Your marketing agency has three strategic assets that differentiate you from your competition: your positioning, your talent, and your clients.
Each aspect fuels the others in predictable ways; marketing agency positioning attracts specific clients, in-house talent dictates client work, and client work affects the professional development of your staff.
By keeping your finger on the pulse of client needs, you can more effectively grow your business and potentially enhance your staff’s skill sets.
Marketing agency positioning hinges on whether you want to evolve service offerings to satisfy new client needs or refer business elsewhere. There are two ways to think about your approach:
- The first way: “Stay in your lane” and focus on your core competencies. You can focus on growing your marketing agency by targeting clients who want your expertise.
- The second way: Step outside of your comfort zone and evolve your service offerings to match changing client needs.
How to Build a Marketing Agency
Identifying new client needs means staying on top of opportunities and threats that will affect their business. It illustrates that you can see past the marketing bucket and think about their overall business. Your willingness to paint a picture of the macro forces that could affect them validates your positioning as a strategic partner. It also has the added benefit of bringing validated service options to them.
When you can show clients an issue they have (or might have), you can identify ways to resolve those friction points. Those don’t have to be served by your team, either. Recommending your client talk to someone else shows your courage and value as a trustworthy partner. After all, you might not have the capacity to implement the service. It’s better to identify the issue and refer it to another marketing agency than ignore it altogether.
Of course, many clients might listen to your forecast and still ask you to assist them. Under those circumstances, your team will benefit from upskilling, and your marketing agency will benefit from delivering a new service offering.
Forecasting Done Well
If you’re interested in learning how to build a marketing agency through strategic forecasting, use these tips to construct more service lines without taking time from your current workflows:
1. Invest your nonbillable hours wisely.
Forecasting requires that your leaders spend time on business development. Unless you make this a priority, it won’t happen. Agency employees tend to be busy — they won’t devote time to nonbillables unless you bake it into their expected (and tracked) responsibilities.
If you can get executives and managers to spend just an hour a week on the process, you’ll end up investing about 50 hours apiece annually. Be sure to track the time spent on forecasting and include it in your monthly scorecard discussions. After all, when you keep an eye on something, you signal its importance.
2. Run potential new service lines through the three-box solution.
Vijay Govindarajan’s three-box solution is an excellent way to prioritize which new service lines make sense for you to provide. In this framework, Vijay outlines a strategic approach for how to prioritize the future, manage the present, and selectively forget the past. It is a helpful tool when you’re thinking about creating new service lines.
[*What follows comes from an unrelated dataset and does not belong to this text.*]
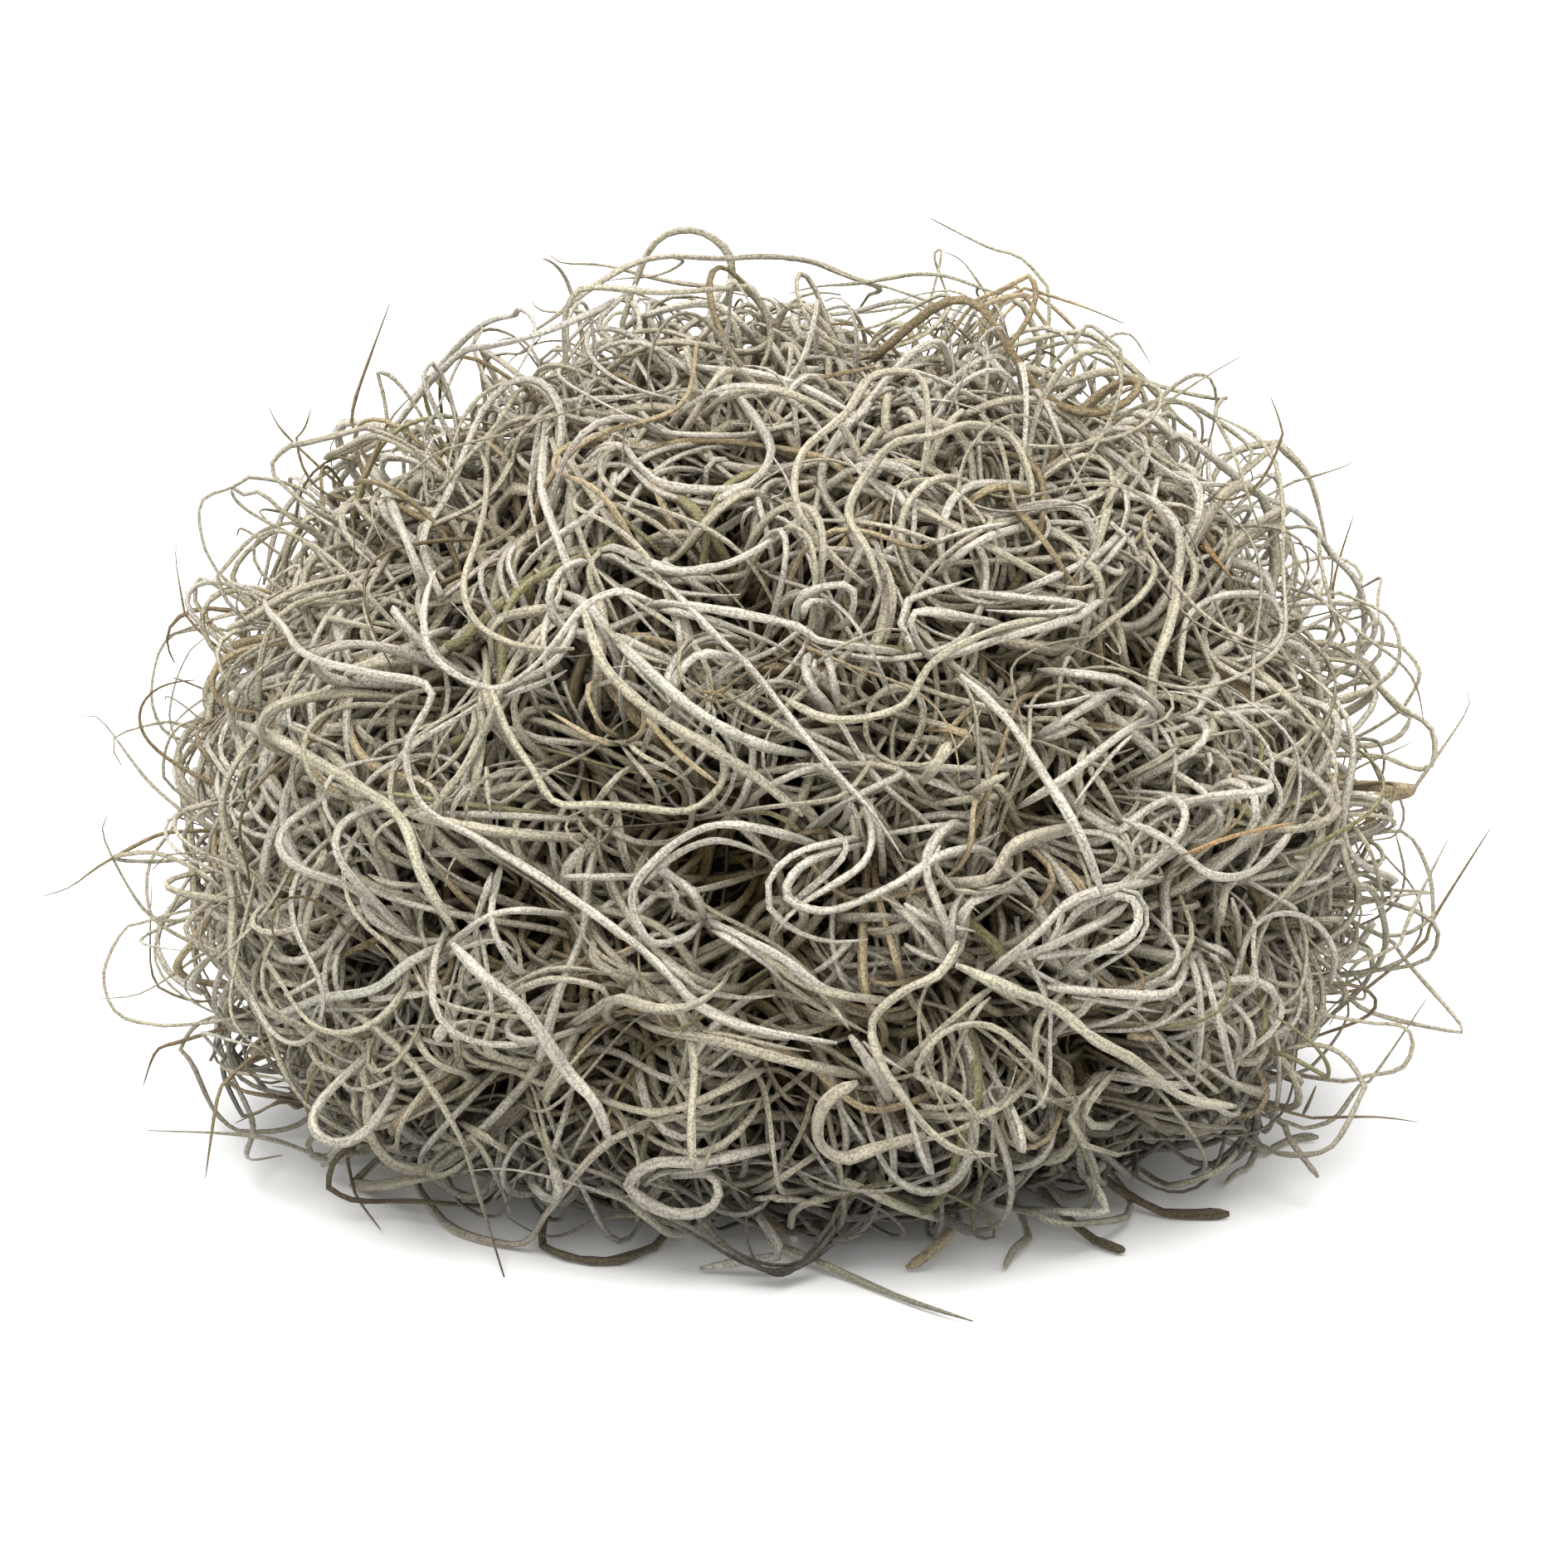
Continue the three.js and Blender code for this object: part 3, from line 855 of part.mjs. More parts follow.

You are essentially answering the following question on behalf of your clients: What must this business look like in the future to be successful? Then, your agency must determine whether this is a problem that other clients will need solving in the future. If the answer is “yes,” it’s important to go through this five-point checklist to determine whether to pursue launching a new service.
- Status: Will offering the service reinforce our agency’s expertise?
- Profitable: Will this service be profitable?
- Cannibalization: Will this new service diminish the value of our current services?
- Competency: Do we have access to the talent needed to deliver the service?
- Sellable: Are our clients ready to buy this service?
3. Set up client innovation workshops.
Coming up with your agency’s new business strategy by forecasting doesn’t happen in a vacuum. Consider bringing clients into the experience by setting up regular innovation workshops. For instance, you might create a center of excellence focusing on industry trends. When meeting with your client, you could highlight weak signals in the client’s industry and explain the meaning behind the weak signals. Before you know it, you’ll be a leading expert in your agency’s unique sphere.
Most services provided by marketing agency leaders like you don’t include tons of “crystal ball” thinking. By taking a serious look forward, you’ll be in a better place to impress your clients while upskilling your staff with work on increasingly diverse projects.